By Charlotte King
It has recently been announced that the 2019 Pulse Street Party, due to be held in conjunction with the Pride Cymru weekend, has been cancelled. In a statement released by Pulse, it was announced that despite best efforts it has been hard to ensure the event is cost effective this year.
Pulse stated that the cost payable to Cardiff Council to use the street for the event has risen significantly in recent years, with commercial space, specifically the junction at Queen Street and Churchill Way, becoming increasingly expensive. However, a spokesperson from Cardiff Council stated that the cost of renting the commercial space “has not increased, the rate card has remained the same for a number of years”.
Additionally, Pulse have stated that by holding Pride Cymru on the August Bank Holiday weekend the costs of hiring equipment and labour are far more expensive than usual, consequently making the Street Party unaffordable. Pulse also stated that this has resulted in Pride Cymru being held on the same weekend as Manchester Pride, making it harder for Pulse to find sponsors and visitors for their event because of the increased competition.

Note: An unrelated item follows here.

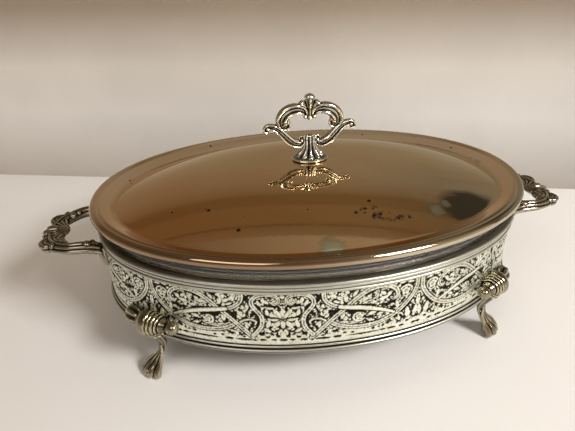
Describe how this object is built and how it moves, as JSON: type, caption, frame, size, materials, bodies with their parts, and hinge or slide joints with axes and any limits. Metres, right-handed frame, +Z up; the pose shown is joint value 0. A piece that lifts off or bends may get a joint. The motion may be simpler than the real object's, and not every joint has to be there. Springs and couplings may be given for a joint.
{
  "type": "oval covered serving dish",
  "caption": "Oval covered serving dish: embossed metal stand on cast paw feet, clear glass liner and a domed metal lid with a scrolled loop handle.",
  "frame": {"origin": "middle of the surface that the four feet stand on, under the centre of the oval", "axes": "+X along the dish's long axis towards one end handle, +Y towards the back, +Z up, the way the lid and the liner lift out"},
  "size_m": [0.3712, 0.2042, 0.16],
  "materials": {
    "silver_plate": "silver plate, bright on the raised work and oxidised nearly black in the ground",
    "cast_nickel_silver": "silver-plated casting, tarnished warm grey-brown",
    "bright_casting": "polished silver plate with dark tarnish in the hollows",
    "worn_silver_on_copper": "thin worn silver plate with the copper showing through, polished, lightly pitted",
    "clear_glass": "clear pressed heat-resistant glass",
    "plated_steel": "dull nickel-plated steel"
  },
  "bodies": {
    "stand": {"gallery_band": "silver_plate", "top_rim": "silver_plate", "bottom_rim": "silver_plate", "foot_front_left": "cast_nickel_silver", "foot_front_right": "cast_nickel_silver", "foot_back_left": "cast_nickel_silver", "foot_back_right": "cast_nickel_silver", "foot_screw_front_left": "plated_steel", "foot_screw_front_right": "plated_steel", "foot_screw_back_left": "plated_steel", "foot_screw_back_right": "plated_steel", "end_handle_left": "cast_nickel_silver", "end_handle_right": "cast_nickel_silver", "handle_screw_front_left": "plated_steel", "handle_screw_front_right": "plated_steel", "handle_screw_back_left": "plated_steel", "handle_screw_back_right": "plated_steel"},
    "liner": {"glass_liner": "clear_glass"},
    "lid": {"lid_shell": "worn_silver_on_copper", "lid_handle": "bright_casting", "lid_handle_stud": "plated_steel", "lid_handle_washer": "plated_steel", "lid_handle_nut": "plated_steel"}
  },
  "joints": [
    {"name": "liner_lift", "type": "slide", "parent": "stand", "child": "liner", "axis": [0, 0, 1], "range_m": [0, 0.07]},
    {"name": "lid_lift", "type": "slide", "parent": "liner", "child": "lid", "axis": [0, 0, 1], "range_m": [0, 0.08]}
  ]
}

In their statement, Pulse commented that they previously applied to extend their licence for the Street Party to cover both Friday and Saturday and to extend their licensed hours from 4:30am to 6:30am, but this was refused by Cardiff Council’s Licensing Sub Committee. According to Pulse, this is another reason why the Street Party could not go ahead this year.
Pulse have expressed that the Street Party has always had “an impeccable licensing record” and seem dismayed at the response from Cardiff Council. In a report on the Sub Committee’s decision, it is stated that the application to extend Pulse’s license was refused because “there [is] a world of difference between being kept awake until 4am and being kept awake until 6am” and the commercial area in question is covered by a Cumulative Impact Policy. This means that to be successful in extending their license, Pulse needed to “successfully demonstrate” that extending their license would not “add to the cumulative impact in the area”, and it was concluded they did not.

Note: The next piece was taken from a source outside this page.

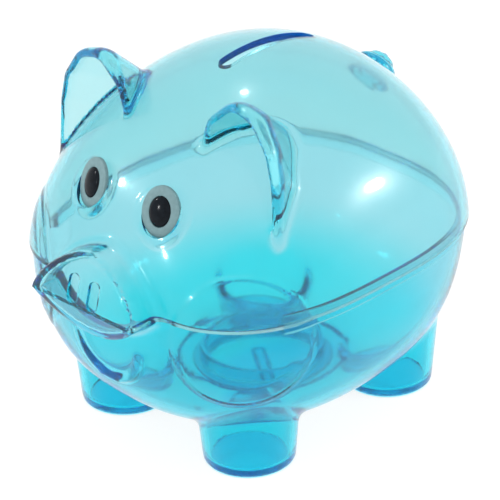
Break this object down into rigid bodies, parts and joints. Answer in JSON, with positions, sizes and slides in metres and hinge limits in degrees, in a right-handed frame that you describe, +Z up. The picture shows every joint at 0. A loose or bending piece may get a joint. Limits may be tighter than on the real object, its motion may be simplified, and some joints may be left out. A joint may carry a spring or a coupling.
{
  "type": "piggy bank",
  "caption": "Translucent plastic piggy bank in two moulded halves, with a coin slot in the back, a push-in belly plug and set-in eyes.",
  "frame": {"origin": "on the floor under the feet, in the middle of the overall width and length", "axes": "+Z up, nose along -Y, +X to the pig's left"},
  "size_m": [0.106, 0.127, 0.1098],
  "materials": {
    "clear_cyan": "glossy translucent injection-moulded plastic, light cyan tint",
    "deep_cyan": "glossy translucent injection-moulded plastic, deeper cyan tint",
    "eye_grey": "semi-matte grey plastic",
    "pupil_black": "glossy black plastic"
  },
  "bodies": {
    "bank": {"upper_shell": "clear_cyan", "lower_shell": "deep_cyan", "eye_left": "eye_grey", "eye_right": "eye_grey", "pupil_left": "pupil_black", "pupil_right": "pupil_black"},
    "plug": {"belly_plug": "deep_cyan"}
  },
  "joints": [
    {"name": "plug_pull", "type": "slide", "parent": "bank", "child": "plug", "axis": [0, 0, -1], "range_m": [0, 0.03]}
  ]
}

The Sub Committee also stated that the area in question has problems with “crime, disorder and nuisance” and extending the licence from 4:30am to 6:30am would result in disturbance taking place “over the whole weekend rather than just one night”.
It was discussed whether increased CCTV could be implemented on Churchill Way and whether police could be provided with body cameras to tackle any additional disturbance. However, due to the nature of the event and the concern of ‘outing’ members of the LGBT community who would be attending the event, the proposal of increased CCTV was rejected.
Despite rejecting an increase in the licensing hours of the Pulse Street Party, the Sub Committee acknowledged that Pulse “provides a safe place after the Pride event”.
Speaking to Gair Rhydd, Gina Molinu, the Director at Pride Cymru, stated, “It’s a real shame there won’t be a Street Party this year, however, we look forward to welcoming the Pulse Team to our parade along with other scene bars, celebrating 20 years of Pride Cymru’s Big Weekend this year.”
A member of Cardiff University’s LGBT+ society has also said, “I’m very shocked, the Pulse Street Party has always been a success as far as I’m aware and as it’s such a huge part of the Pride celebrations here I have no idea how its cancellation will impact Pride Cymru in the future..” The source goes on to say, “while I’m very disappointed, I will still attend Pride Cymru.”
Pulse concluded their statement with an apology for having to cancel the event but announced they intend for the Street Party to return in 2020.